Movie con artists tend to be a pretty happy-go-lucky bunch, but the clan of Los Angeles grifters in Kajillionaire are beyond miserable: they steal, trash-pick and stock up on freebies whenever possible, to the point that their lives are anything but carefree. For them, getting by on as little as possible, without a full-time job, is much more than a full-time job. The father, Robert (Richard Jenkins), slouching and crabby and dictatorial, is practically held together by his neuroses; he has strong feelings, in particular, about earthquakes, always on the lookout for “the big one.” The mother, Teresa (Debra Winger), slinks along at Robert’s side, her face nearly melting into her curtain of long, drab hair: she follows his lead and caters to his every whim. And their only child, 26-year-old Old Dolio (Evan Rachel Wood), appears to be following precisely in her mother’s footsteps, well on her way to disappearing behind her own slack mane of center-parted hair. The three live in an office space that definitely isn’t zoned for residential use—it’s adjacent to a bubble factory, and one of the conditions of their occupancy is that they wipe away the pink suds that drip down their walls several times a day.
That’s no life for anyone, not even dutiful, recessive Old Dolio. Her parents have taught her everything about stealing, and because she’s small and clever and reasonably attractive, she ends up doing most of the family’s dirty work: she’s well-versed in the art of stealing watches and then returning them to their owners, angling for a reward; she knows everything about dodging security cameras; her hands are small enough to maneuver packages out of other people’s post-office boxes. She has no life of her own and has no idea she deserves one; she’s her parents’ pawn, though she can’t see it.

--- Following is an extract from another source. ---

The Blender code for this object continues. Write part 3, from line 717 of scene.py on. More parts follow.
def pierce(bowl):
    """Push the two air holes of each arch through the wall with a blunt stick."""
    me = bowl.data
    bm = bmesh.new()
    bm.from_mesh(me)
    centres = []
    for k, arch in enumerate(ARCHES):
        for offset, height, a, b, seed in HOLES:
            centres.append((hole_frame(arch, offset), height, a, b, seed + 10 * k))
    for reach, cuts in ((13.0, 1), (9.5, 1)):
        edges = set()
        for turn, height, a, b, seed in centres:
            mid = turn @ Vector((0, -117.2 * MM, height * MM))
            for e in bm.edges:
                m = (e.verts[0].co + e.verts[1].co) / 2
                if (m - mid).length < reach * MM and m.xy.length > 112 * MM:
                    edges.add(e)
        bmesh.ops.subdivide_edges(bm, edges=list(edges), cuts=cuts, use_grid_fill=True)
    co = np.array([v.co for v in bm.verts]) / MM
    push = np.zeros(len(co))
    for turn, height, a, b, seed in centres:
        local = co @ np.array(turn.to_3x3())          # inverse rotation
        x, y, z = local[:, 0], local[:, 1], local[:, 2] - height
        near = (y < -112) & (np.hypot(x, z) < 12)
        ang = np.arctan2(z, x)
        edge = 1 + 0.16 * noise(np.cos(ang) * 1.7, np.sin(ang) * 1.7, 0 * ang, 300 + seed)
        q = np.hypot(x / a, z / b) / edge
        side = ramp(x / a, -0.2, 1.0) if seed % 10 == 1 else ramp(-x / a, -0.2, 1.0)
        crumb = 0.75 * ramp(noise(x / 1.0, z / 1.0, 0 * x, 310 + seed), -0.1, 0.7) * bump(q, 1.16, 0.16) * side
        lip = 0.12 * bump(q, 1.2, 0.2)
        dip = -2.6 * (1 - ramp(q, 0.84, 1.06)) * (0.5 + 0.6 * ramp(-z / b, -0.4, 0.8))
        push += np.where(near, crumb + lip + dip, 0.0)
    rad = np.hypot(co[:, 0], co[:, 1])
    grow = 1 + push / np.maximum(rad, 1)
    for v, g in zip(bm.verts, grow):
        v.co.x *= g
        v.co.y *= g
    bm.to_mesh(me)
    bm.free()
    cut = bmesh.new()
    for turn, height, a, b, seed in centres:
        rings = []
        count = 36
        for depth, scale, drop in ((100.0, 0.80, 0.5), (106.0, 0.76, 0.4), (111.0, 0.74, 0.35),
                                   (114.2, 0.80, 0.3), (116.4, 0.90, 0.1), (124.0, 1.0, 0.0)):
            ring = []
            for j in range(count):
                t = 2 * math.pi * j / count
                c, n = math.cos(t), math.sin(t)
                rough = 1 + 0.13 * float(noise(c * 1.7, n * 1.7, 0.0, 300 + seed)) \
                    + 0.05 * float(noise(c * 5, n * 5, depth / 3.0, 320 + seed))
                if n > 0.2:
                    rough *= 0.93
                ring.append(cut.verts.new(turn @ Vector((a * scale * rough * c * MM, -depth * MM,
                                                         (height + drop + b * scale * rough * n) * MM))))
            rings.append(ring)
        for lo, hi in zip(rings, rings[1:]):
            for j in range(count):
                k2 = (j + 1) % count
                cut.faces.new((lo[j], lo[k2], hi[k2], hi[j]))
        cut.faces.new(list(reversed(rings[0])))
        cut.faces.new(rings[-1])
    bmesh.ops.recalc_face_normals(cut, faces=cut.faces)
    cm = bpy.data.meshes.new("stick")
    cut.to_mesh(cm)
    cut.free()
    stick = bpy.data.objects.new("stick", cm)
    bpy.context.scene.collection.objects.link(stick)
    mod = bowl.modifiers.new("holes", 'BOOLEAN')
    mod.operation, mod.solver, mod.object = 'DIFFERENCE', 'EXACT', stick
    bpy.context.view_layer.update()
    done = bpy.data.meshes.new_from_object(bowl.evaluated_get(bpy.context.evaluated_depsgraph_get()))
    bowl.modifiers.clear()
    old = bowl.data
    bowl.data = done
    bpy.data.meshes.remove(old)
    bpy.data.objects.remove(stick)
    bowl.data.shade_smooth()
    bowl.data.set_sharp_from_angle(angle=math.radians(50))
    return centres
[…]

And then, as the family executes a baggage-loss scheme (it involves persuading the intensely phobic Robert to board a plane for a quick round-trip to New York), they meet an intensely friendly, talkative shopping-mall optical-shop saleswoman with a Bedazzled cellphone and long, fake, talon-like nails. Her name is Melanie—she’s played by Rodriguez—and for inexplicable reasons, she becomes entranced by Robert and Teresa. Mid-flight, she helps calm their nerves by ordering up a few screwdrivers, and before you know it, they’ve spilled the beans about what they do for a living. Easy-going, always ready with a laugh, hardly judgmental, Melanie is the sort of person you’d confide all your secrets to. And Robert and Teresa, even in their drabness, seem exotic and exciting to her. She volunteers to help out with their bag-claim con, and then cooks up a few new ideas for fraudulence, happy to join their little gang.

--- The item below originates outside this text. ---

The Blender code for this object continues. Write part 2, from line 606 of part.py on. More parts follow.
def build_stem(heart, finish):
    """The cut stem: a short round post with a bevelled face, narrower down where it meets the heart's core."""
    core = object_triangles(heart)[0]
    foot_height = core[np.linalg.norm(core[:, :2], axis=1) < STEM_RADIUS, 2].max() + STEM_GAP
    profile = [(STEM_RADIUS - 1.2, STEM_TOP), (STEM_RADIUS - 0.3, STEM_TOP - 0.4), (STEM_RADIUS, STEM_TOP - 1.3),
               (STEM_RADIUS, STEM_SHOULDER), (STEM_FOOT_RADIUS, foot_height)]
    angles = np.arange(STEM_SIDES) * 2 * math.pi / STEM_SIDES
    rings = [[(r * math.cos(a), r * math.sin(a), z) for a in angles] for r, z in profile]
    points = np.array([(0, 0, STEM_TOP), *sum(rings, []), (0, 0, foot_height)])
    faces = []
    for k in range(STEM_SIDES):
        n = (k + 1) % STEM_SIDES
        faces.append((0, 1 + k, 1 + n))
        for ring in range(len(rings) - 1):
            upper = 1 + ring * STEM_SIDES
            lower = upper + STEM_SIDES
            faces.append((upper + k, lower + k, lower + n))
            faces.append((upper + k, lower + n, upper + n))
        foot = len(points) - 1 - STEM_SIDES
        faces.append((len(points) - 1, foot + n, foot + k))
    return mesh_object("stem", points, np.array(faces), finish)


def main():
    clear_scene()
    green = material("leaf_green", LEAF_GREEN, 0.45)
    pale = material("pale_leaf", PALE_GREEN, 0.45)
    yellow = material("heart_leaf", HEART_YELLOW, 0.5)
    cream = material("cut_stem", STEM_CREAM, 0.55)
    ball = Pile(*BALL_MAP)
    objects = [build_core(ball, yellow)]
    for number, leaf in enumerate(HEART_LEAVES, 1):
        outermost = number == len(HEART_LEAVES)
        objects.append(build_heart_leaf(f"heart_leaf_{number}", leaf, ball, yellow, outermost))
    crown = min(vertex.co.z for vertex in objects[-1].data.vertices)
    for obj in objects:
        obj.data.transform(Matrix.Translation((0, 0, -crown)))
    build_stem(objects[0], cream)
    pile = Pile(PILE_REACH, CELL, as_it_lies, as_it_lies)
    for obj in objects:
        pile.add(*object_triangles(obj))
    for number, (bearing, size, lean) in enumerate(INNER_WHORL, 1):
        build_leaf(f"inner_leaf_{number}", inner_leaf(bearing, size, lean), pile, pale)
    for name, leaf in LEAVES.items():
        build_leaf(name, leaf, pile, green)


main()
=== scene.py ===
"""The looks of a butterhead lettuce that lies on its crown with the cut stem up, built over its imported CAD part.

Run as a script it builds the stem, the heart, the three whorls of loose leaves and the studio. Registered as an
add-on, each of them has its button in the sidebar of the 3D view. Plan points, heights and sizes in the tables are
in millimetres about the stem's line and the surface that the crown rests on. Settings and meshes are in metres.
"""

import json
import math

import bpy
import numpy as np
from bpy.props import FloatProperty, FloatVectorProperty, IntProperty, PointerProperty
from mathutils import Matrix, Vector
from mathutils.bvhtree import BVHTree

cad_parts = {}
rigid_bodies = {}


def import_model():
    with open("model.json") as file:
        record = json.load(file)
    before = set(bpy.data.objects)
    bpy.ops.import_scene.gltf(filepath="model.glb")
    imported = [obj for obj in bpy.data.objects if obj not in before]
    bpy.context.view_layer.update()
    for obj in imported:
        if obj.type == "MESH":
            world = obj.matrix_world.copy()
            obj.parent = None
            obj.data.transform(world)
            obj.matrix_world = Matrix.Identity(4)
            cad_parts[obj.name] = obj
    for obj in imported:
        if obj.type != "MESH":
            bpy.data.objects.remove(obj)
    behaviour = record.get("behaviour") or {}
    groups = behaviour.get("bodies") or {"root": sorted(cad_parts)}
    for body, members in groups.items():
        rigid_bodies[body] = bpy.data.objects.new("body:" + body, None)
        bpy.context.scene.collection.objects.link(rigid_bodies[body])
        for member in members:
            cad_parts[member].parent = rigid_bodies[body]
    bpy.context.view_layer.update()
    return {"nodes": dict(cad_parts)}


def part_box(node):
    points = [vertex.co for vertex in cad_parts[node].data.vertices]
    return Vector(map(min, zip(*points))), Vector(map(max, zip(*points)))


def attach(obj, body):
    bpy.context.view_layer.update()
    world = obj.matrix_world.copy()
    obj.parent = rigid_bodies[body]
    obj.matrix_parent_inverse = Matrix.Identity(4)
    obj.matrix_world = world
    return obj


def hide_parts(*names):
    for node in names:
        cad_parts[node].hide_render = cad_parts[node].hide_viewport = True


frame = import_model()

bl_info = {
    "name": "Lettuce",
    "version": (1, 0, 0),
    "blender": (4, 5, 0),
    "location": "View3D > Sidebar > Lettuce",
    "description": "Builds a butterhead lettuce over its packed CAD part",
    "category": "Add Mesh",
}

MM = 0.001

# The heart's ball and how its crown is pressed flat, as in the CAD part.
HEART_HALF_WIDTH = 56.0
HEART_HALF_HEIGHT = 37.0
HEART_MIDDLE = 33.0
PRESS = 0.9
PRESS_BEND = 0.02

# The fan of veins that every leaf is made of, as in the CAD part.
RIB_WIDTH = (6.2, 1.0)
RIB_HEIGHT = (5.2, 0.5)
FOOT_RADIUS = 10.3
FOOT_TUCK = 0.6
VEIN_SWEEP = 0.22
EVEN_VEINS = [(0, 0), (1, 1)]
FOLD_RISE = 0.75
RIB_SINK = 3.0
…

Old Dolio—she was named after a street person who’d won the lottery, in the hopes that upon his death he’d leave all his money to the family, which he didn’t—wants nothing to do with Melanie and resents the attention her parents lavish on their new friend. But almost mystically, the tension between these two young women morphs into an intense and complex kinship that leads the movie into unexpected territory.
July—who doesn’t appear in this film, as she has in her previous two—puts her trademark squirrelly deadpan approach to work in Kajillionaire. Just as the novelty of it becomes tiresome, Rodriguez shows up, and the story becomes funnier and looser but also more meaningful. At one point Melanie and her partners in crime enter the house of an old man, intent on nabbing a check or two from his checkbook. But it turns out he’s very ill; he’s resting in his bedroom, waiting to die. Without seeing them, he calls out from his room, urging them to make themselves at home. He wants them to talk to each other, to go about the everyday things a family might do. He longs to hear the clink of silverware against plates, and the sound of someone practicing the piano. Old Dolio’s family obliges, playing at being a “real” family for the first time. The sequence has an unexpected, sideways poignance.

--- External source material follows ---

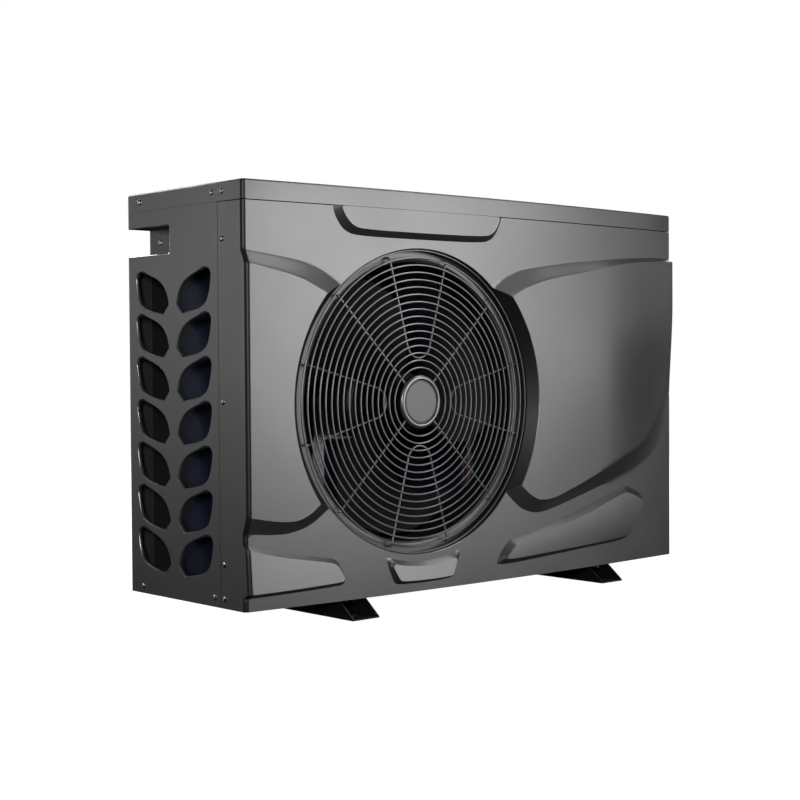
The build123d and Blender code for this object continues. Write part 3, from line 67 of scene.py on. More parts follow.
# ---------------------------------------------------------------- places, from the frame
PANEL_LOW, PANEL_HIGH = box_mm("front_panel")
COVER_LOW, COVER_HIGH = box_mm("top_cover")
LEFT, RIGHT = PANEL_LOW.x, PANEL_HIGH.x
BODY_Z, SEAM_Z = PANEL_LOW.z, PANEL_HIGH.z
FLANGE_Y, REAR = PANEL_HIGH.y, COVER_HIGH.y
WIDTH = RIGHT - LEFT
BOW = 20.0
FRONT = COVER_LOW.y + BOW
CORNER_R = 7.0
RING_LOW, RING_HIGH = box_mm("guard_rings")
FAN_X, FAN_Z = (RING_LOW.x + RING_HIGH.x) / 2, (RING_LOW.z + RING_HIGH.z) / 2
GUARD_Y = (RING_LOW.y + RING_HIGH.y) / 2
HOLE_R = 247.0
HOLE_FLARE = 1.25  # the hole widens by this much for each mm that a wing stands proud
SHEET = 1.2


# ---------------------------------------------------------------- materials
def new_material(name, rgb, roughness, metallic=0.0, **sockets):
    """Principled material with plain sockets; returns the material, its node tree and shader."""
    mat = bpy.data.materials.new(name)
    mat.use_nodes = True
    tree = mat.node_tree
    shader = tree.nodes["Principled BSDF"]
    shader.inputs["Base Color"].default_value = (*rgb, 1)
    shader.inputs["Roughness"].default_value = roughness
    shader.inputs["Metallic"].default_value = metallic
    for key, value in sockets.items():
        shader.inputs[key.replace("_", " ")].default_value = value
    return mat, tree, shader


def noise(tree, scale, detail=2.0, stretch=(1, 1, 1), rough=0.5):
    """Noise of the object's own coordinates; scale is in cycles a metre."""
    coords = tree.nodes.new("ShaderNodeTexCoord")
    mapping = tree.nodes.new("ShaderNodeMapping")
    mapping.inputs["Scale"].default_value = stretch
    tex = tree.nodes.new("ShaderNodeTexNoise")
    tex.inputs["Scale"].default_value = scale
    tex.inputs["Detail"].default_value = detail
    tex.inputs["Roughness"].default_value = rough
    tree.links.new(coords.outputs["Object"], mapping.inputs["Vector"])
    tree.links.new(mapping.outputs["Vector"], tex.inputs["Vector"])
    return tex.outputs["Fac"]


def ramp(tree, value, low, high, start=0.3, end=0.7):
    """Maps a value to a colour between low and high."""
    node = tree.nodes.new("ShaderNodeValToRGB")
    node.color_ramp.elements[0].position = start
    node.color_ramp.elements[0].color = (*low, 1)
    node.color_ramp.elements[1].position = end
    node.color_ramp.elements[1].color = (*high, 1)
    tree.links.new(value, node.inputs["Fac"])
    return node.outputs["Color"]


def span(tree, value, low, high):
    """Maps 0..1 to low..high."""
    node = tree.nodes.new("ShaderNodeMapRange")
    node.inputs["To Min"].default_value = low
    node.inputs["To Max"].default_value = high
    tree.links.new(value, node.inputs["Value"])
    return node.outputs["Result"]


def bump(tree, shader, height, strength, distance):
    """Bumps the shader's normal by a height value."""
    node = tree.nodes.new("ShaderNodeBump")
    node.inputs["Strength"].default_value = strength
    node.inputs["Distance"].default_value = distance
    tree.links.new(height, node.inputs["Height"])
    tree.links.new(node.outputs["Normal"], shader.inputs["Normal"])


def grained(name, rgb, vary, roughness, metallic=0.0, grain=900.0, grain_depth=0.00012, blotch=6.0,
            **sockets):
    """Paint or moulding with a fine grain, a slow change of tone and uneven gloss."""
    mat, tree, shader = new_material(name, rgb, roughness, metallic, **sockets)
    dark = tuple(c * (1 - vary) for c in rgb)
    light = tuple(min(1.0, c * (1 + vary)) for c in rgb)
    speckle = noise(tree, grain, 3.0)
    slow = noise(tree, blotch, 4.0)
    mix = tree.nodes.new("ShaderNodeMath")
    mix.operation = "MULTIPLY_ADD"
    mix.inputs[1].default_value = 0.6
    tree.links.new(speckle, mix.inputs[0])
    half = tree.nodes.new("ShaderNodeMath")
    half.operation = "MULTIPLY"
    half.inputs[1].default_value = 0.4
    tree.links.new(slow, half.inputs[0])
    tree.links.new(half.outputs[0], mix.inputs[2])
    tree.links.new(ramp(tree, mix.outputs[0], dark, light), shader.inputs["Base Color"])
    tree.links.new(span(tree, slow, roughness - 0.05, roughness + 0.07), shader.inputs["Roughness"])
    bump(tree, shader, speckle, 0.35, grain_depth)
    return mat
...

But the scenes between Wood and Rodriguez are best of all. Wood is a low-key, sensitive actress, and she makes you feel something for Old Dolio, unable to break free of her ultra-weird, manipulative family. Melanie’s brightness, the ease with which she moves through the world, is just what Old Dolio needs, and the tenderness between them feels wholly natural in a movie that is, for the most part, intentionally artificial. In some ways, Kajillionaire feels more like an art project than a movie; it works very hard at its quirkiness. But Rodriguez—perhaps best known from TV’s Jane the Virgin—both grounds it and lightens it. Melanie’s summery smile and her eagerness to have fun might mark her as shallow, yet she’s anything but. Rodriguez clues us in to Melanie’s perceptiveness—to the way she sees, almost immediately, that Old Dolio is drowning—with only the subtlest gestures. At one point, Melanie whips up some pancakes for Old Dolio’s breakfast, going to the extra trouble of making silver dollars instead of a single big one, which Old Dolio notes would be more logical. “Most happiness comes from little things,” Melanie tells her. And that’s just one of the little things Kajillionaire gets right.